AVS 55th International Symposium & Exhibition | |
Biomaterial Interfaces | Wednesday Sessions |
Session BI+NC-WeM |
Session: | Quantitative Nanoscale Sensing and Single Molecule Techniques |
Presenter: | S. Vasudevan, University of Virginia |
Authors: | S. Vasudevan, University of Virginia K. Walczak, University of Virginia A.W. Ghosh, University of Virginia |
Correspondent: | Click to Email |
The future of nanoelectronics will depend not only on the capability to engineer ‘smart’ materials, but also on the ability to exploit new quantum phenomena that emerge at submicroscopic length scales. Molecular electronics has often been advocated as an ideal successor to silicon-based, complementary metal oxide semiconductor technology (CMOS).

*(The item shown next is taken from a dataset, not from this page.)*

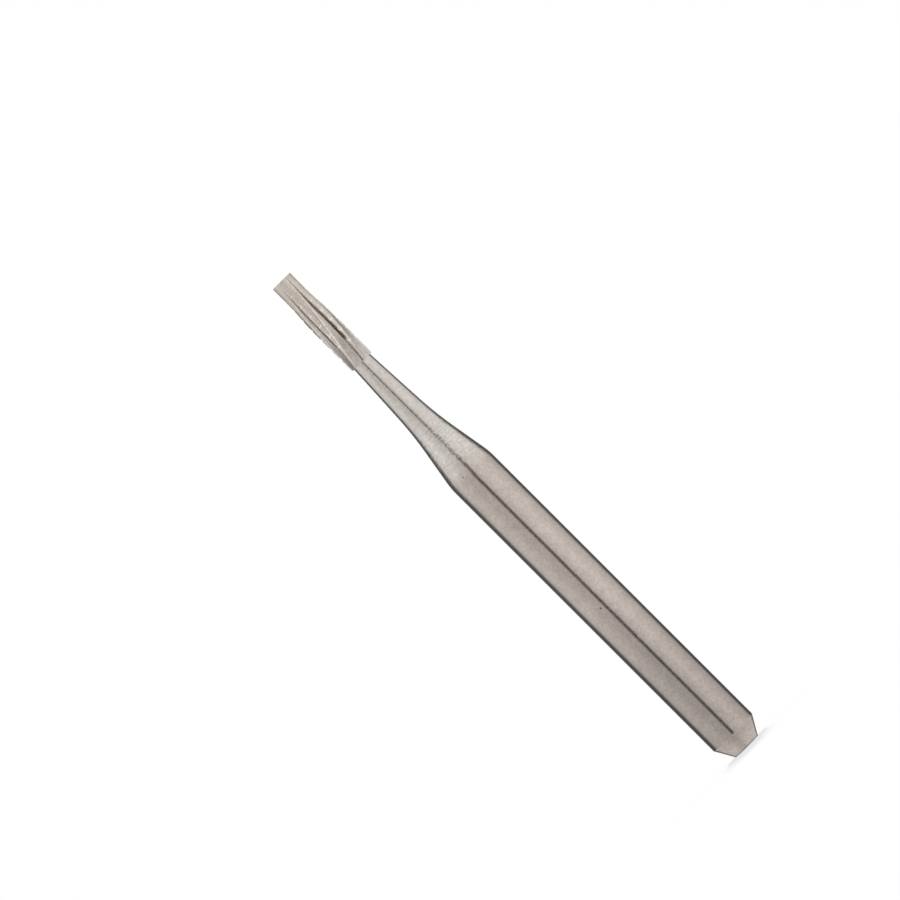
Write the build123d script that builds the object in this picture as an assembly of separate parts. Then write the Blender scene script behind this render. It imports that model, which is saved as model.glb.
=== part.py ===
from build123d import *
import math
import os

os.makedirs("parts", exist_ok=True)

# One-piece friction-grip burr, ground from a single carbide rod. Millimetres and degrees.
# It stands on its shank end: the origin is the centre of that end face, +Z runs to the cutting tip.

# Shank: parallel, with a long chamfer down to a small flat end face
shank_diameter = 1.60
shank_length = 11.60
end_face_diameter = 0.92
chamfer_angle = 30.0  # measured from the axis

# Neck: a steep cone below the shoulder, then a slender cone up to the head
cone_length = 1.92
waist_diameter = 0.935
waist_length = 2.60
shoulder_radius = 2.4
waist_radius = 12.0
neck_step = 0.0725  # radial step from the head's base in to the neck

# Head: a fissure shape, tapered in its middle, with blades that hook back at the neck
head_length = 3.38
head_base_diameter = 0.81
head_tip_diameter = 0.71
taper_start = 1.65  # heights above the head's base between which the head tapers
taper_end = 2.80
blade_count = 6
first_blade_angle = 1.5  # where the first cutting edge ends at the tip, from +X
blade_hook = 14.0  # how far round each cutting edge turns back at the neck
hook_quickening = 6.0  # above 1 the turn is kept close to the neck

# Lands: the round top of each blade behind its cutting edge, which widens to the tip
land_angle_at_neck = 2.0
land_angle_at_tip = 57.0
land_start = 0.40  # height above the head's base where the land starts to widen
heel_bevel_width = 0.050
heel_bevel_depth = 0.018

# Gullets: a deep V under each cutting edge, at the end of the flat flute floor
gullet_width = 0.100
gullet_lean = 0.50  # where its bottom lies, as a share of the width from the cutting edge
gullet_steepness_at_neck = 1.70  # depth for each unit of width
gullet_steepness_at_tip = 0.90
runout_steepness = 0.60  # what is left of the gullet where it runs out at the neck
runout_lean = 0.85
runout_length = 0.76
runout_blend = 0.14
gullet_share = 0.60  # most of a narrow flute that the gullet may take up
bevel_share = 0.30  # most of a narrow flute that the heel bevel may take up

# Crosscuts: one left-hand V groove wound round the head, which nicks every cutting edge
crosscut_pitch = 0.403
crosscut_phase = 266.0  # its angle at the head's base, from +X
crosscut_angle = 115.0
crosscut_tilt = 9.0  # by which each nick rises behind the edge
crosscut_depth_at_neck = 0.056
crosscut_depth_at_tip = 0.024
crosscut_first = 0.40  # heights above the head's base between which the blades are nicked
crosscut_last = 2.90

# How finely the head is laid out
section_count = 17
runout_sections = 4

# Sizes that follow from those above
shank_radius = shank_diameter / 2
end_face_radius = end_face_diameter / 2
chamfer_length = (shank_radius - end_face_radius) / math.tan(math.radians(chamfer_angle))
base_radius = head_base_diameter / 2
tip_radius = head_tip_diameter / 2
neck_end_radius = base_radius - neck_step
waist_z = shank_length + cone_length
head_z = waist_z + waist_length
blade_spacing = 360.0 / blade_count


def polar(radius, angle, z=0.0):
    """A point at this radius and angle round the axis."""
    turned = math.radians(angle)
    return Vector(radius * math.cos(turned), radius * math.sin(turned), z)


def between(low, high, share):
    """The value this share of the way from low to high."""
    return low + (high - low) * share


def smooth_step(share):
    """0 to 1 with level ends, for a share of a blend."""
    held = min(max(share, 0.0), 1.0)
    return held * held * (3 - 2 * held)


def body_profile():
    """Half section of the shank and neck in the XZ plane, closed along the axis."""
    corners = [
        (end_face_radius, 0),
        (shank_radius, chamfer_length),
        (shank_radius, shank_length),
        (waist_diameter / 2, waist_z),
        (neck_end_radius, head_z),
    ]
    with BuildSketch(Plane.XZ) as half:
        with BuildLine():
            FilletPolyline(*corners, radius=[0, shoulder_radius, waist_radius])
            Polyline(corners[-1], (0, head_z), (0, 0), corners[0])
        make_face()
    return half.sketch


def head_share(height):
    """A height above the head's base as a share of the head's length, from 0 to 1."""
    return min(max(height / head_length, 0.0), 1.0)


def envelope_radius(height):
    """Radius over the cutting edges at a height above the head's base."""
    share = smooth_step((height - taper_start) / (taper_end - taper_start))
    return between(base_radius, tip_radius, share)


def edge_angle(height):
    """Angle of the first blade's cutting edge at a height above the head's base."""
    return first_blade_angle - blade_hook * (1 - head_share(height)) ** hook_quickening


def land_angle(height):
    """Angle that each blade's land takes up behind its cutting edge."""
    share = (height - land_start) / (head_length - land_start)
    return between(land_angle_at_neck, land_angle_at_tip, min(max(share, 0.0), 1.0))


def gullet_steepness(height):
    """Depth of the gullet for its width: slight where the flute runs out, then deep."""
    full = between(gullet_steepness_at_neck, gullet_steepness_at_tip, head_share(height))
    return between(runout_steepness, full, smooth_step((height - runout_length) / runout_blend))


def gullet_bottom(height):
    """Where the gullet's bottom lies, as a share of its width from the cutting edge."""
    run = smooth_step((height - runout_length) / runout_blend)
    return between(runout_lean, gullet_lean, run)


def sunk(point, depth):
    """A flat point moved this far towards the axis."""
    return point - point.normalized() * depth


def blade_outline(height, start):
    """Flat corners from one cutting edge to the next, anticlockwise."""
    outer = envelope_radius(height)
    land = land_angle(height)
    heel = polar(outer, start + land)
    next_edge = polar(outer, start + blade_spacing)
    flute = next_edge - heel
    bevel_width = min(heel_bevel_width, bevel_share * flute.length)
    bevel_depth = heel_bevel_depth * bevel_width / heel_bevel_width
    width = min(gullet_width, gullet_share * flute.length)
    toe = sunk(heel + flute.normalized() * bevel_width, bevel_depth)
    rim = sunk(next_edge - flute.normalized() * width, bevel_depth / 2)
    middle = next_edge + (rim - next_edge) * gullet_bottom(height)
    bottom = sunk(middle, width * gullet_steepness(height))
    return polar(outer, start), polar(outer, start + land / 2), heel, toe, rim, bottom, next_edge


def head_section(height):
    """Outline of the fluted head: land, heel bevel, floor and gullet for each blade."""
    lift = Vector(0, 0, head_z + height)
    edges = []
    for blade in range(blade_count):
        outline = blade_outline(height, edge_angle(height) + blade * blade_spacing)
        edge, crown, heel, *rest = [corner + lift for corner in outline]
        corners = [heel, *rest]
        edges.append(Edge.make_three_point_arc(edge, crown, heel))
        edges += [Edge.make_line(a, b) for a, b in zip(corners, corners[1:])]
    return Wire(edges)


def section_heights():
    """Even steps up the head, with closer ones where the gullets run out."""
    runout_end = runout_length + runout_blend
    even = [head_length * step / (section_count - 1) for step in range(section_count)]
    steps = range(runout_sections + 1)
    close = [between(runout_length, runout_end, step / runout_sections) for step in steps]
    return sorted(close + [h for h in even if not runout_length <= h <= runout_end])


def fluted_head():
    """The head with its flutes and without its crosscuts."""
    return Solid.make_loft([head_section(height) for height in section_heights()], ruled=True)


def crosscut_heights(blade):
    """Heights above the head's base where the left-hand groove meets a blade's cutting edge."""
    heights = []
    turn = 0
    height = 0.0
    while height < crosscut_last:
        for _ in range(4):
            around = crosscut_phase - edge_angle(height) - blade * blade_spacing
            height = crosscut_pitch * (around / 360 + turn)
        if crosscut_first <= height <= crosscut_last:
            heights.append(height)
        turn += 1
    return heights


def crosscut_tool(blade, height):
    """A straight V cutter that nicks one cutting edge and rises out through its land."""
    outer = envelope_radius(height)
    depth = between(crosscut_depth_at_neck, crosscut_depth_at_tip, head_share(height))
    angle = edge_angle(height) + blade * blade_spacing
    outward = polar(1, angle)
    lead = math.atan(crosscut_pitch / (2 * math.pi * outer))
    level = polar(1, angle + 90) * math.cos(lead) - Vector(0, 0, 1) * math.sin(lead)
    tilt = math.radians(crosscut_tilt)
    along = level * math.cos(tilt) + outward * math.sin(tilt)
    up = outward * math.cos(tilt) - level * math.sin(tilt)
    bottom = outward * (outer - depth) + Vector(0, 0, head_z + height)
    rise = 3 * depth
    half_width = rise * math.tan(math.radians(crosscut_angle / 2))
    section = Plane(origin=bottom - along * depth, x_dir=up, z_dir=along)
    triangle = Polygon((0, 0), (rise, -half_width), (rise, half_width), align=None)
    return extrude(section * triangle, amount=6 * depth)


def burr():
    """The whole burr as one solid."""
    body = revolve(body_profile(), Axis.Z)
    tools = [
        crosscut_tool(blade, height)
        for blade in range(blade_count)
        for height in crosscut_heights(blade)
    ]
    head = fluted_head() - tools
    return body + head


export_step(burr(), "parts/burr.step")
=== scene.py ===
"""A one-piece dental carbide burr, standing on its shank end in a white light tent."""

import math

import bmesh
import bpy
from mathutils import Matrix, Vector


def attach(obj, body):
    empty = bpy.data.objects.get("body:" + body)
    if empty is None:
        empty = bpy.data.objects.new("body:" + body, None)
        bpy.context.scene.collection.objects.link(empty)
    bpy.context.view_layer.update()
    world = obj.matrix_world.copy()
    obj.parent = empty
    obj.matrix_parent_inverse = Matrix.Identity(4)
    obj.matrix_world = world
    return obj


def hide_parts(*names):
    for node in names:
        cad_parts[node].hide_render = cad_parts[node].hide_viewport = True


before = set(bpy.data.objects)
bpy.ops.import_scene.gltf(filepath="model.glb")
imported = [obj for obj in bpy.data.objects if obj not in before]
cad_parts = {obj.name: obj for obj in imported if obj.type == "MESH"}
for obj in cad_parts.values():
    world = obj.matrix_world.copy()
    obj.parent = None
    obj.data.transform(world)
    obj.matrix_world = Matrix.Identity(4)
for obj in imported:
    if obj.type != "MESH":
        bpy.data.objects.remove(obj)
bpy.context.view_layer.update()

MM = 0.001  # sizes below are in millimetres and degrees, as in the part's source

# Shank and neck
shank_diameter = 1.60
shank_length = 11.60
end_face_diameter = 0.92
chamfer_angle = 30.0
cone_length = 1.92
waist_diameter = 0.935
waist_length = 2.60
shoulder_radius = 2.4
waist_radius = 12.0
neck_step = 0.0725

# Head
head_length = 3.38
head_base_diameter = 0.81
head_tip_diameter = 0.71
taper_start = 1.65
taper_end = 2.80
blade_count = 6
first_blade_angle = 1.5
blade_hook = 14.0
hook_quickening = 6.0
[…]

But its development has been thwarted by problems like poor gatability and low mobilities. Therefore we need to explore hybrid devices that do not compete with CMOS, but instead add novel functionalities by exploiting properties that are unique to molecules, such as their tendency to function as strongly correlated systems. Thus we need to account for more complex effects than usual semiclassical theory provides. In this paper we develop a theory for a new class of electronic devices that exploit correlated quantum scattering in a transistor channel. In these devices, molecules attach to the surface of a transistor channel; the chemical bonding leads to the transfer of charge and spectral weight between the molecule and the silicon surface. The overlap of molecular and silicon wavefunctions serves to passivate existing surface states as well as to create new localized molecular trap levels inside the silicon band-gap. At resonance driven by a gate, the traps are stochastically filled and emptied by the channel electrons, blocking and unblocking the channel. The resulting two-state random telegraph signal (RTS) can be used to locate the trap position both spectrally as well as spatially. This allows us to characterize and detect molecular species through unique nano-‘barcodes’. The effect is enhanced in modern nanodevices as they can be fabricated practically defect free with near ballistic levels of operation. In contrast with ChemFETs, where one detects a single threshold shift for a specific molecule, here we get an entire spectral nano-‘barcode’ that can be compared against a compilation of theoretical responses to characterize and sense a molecular species. Since these devices operate by modulating surface properties of transistors, we call them 'SurfFETs'. The significant advantage of such SurfFETs is their exclusive detection of only molecules that overlap significantly with the channel to cause a transfer of states. This means that this electronic detection scheme is selective and inherently avoids false positives- clearly an advantageous feature for detection of molecules.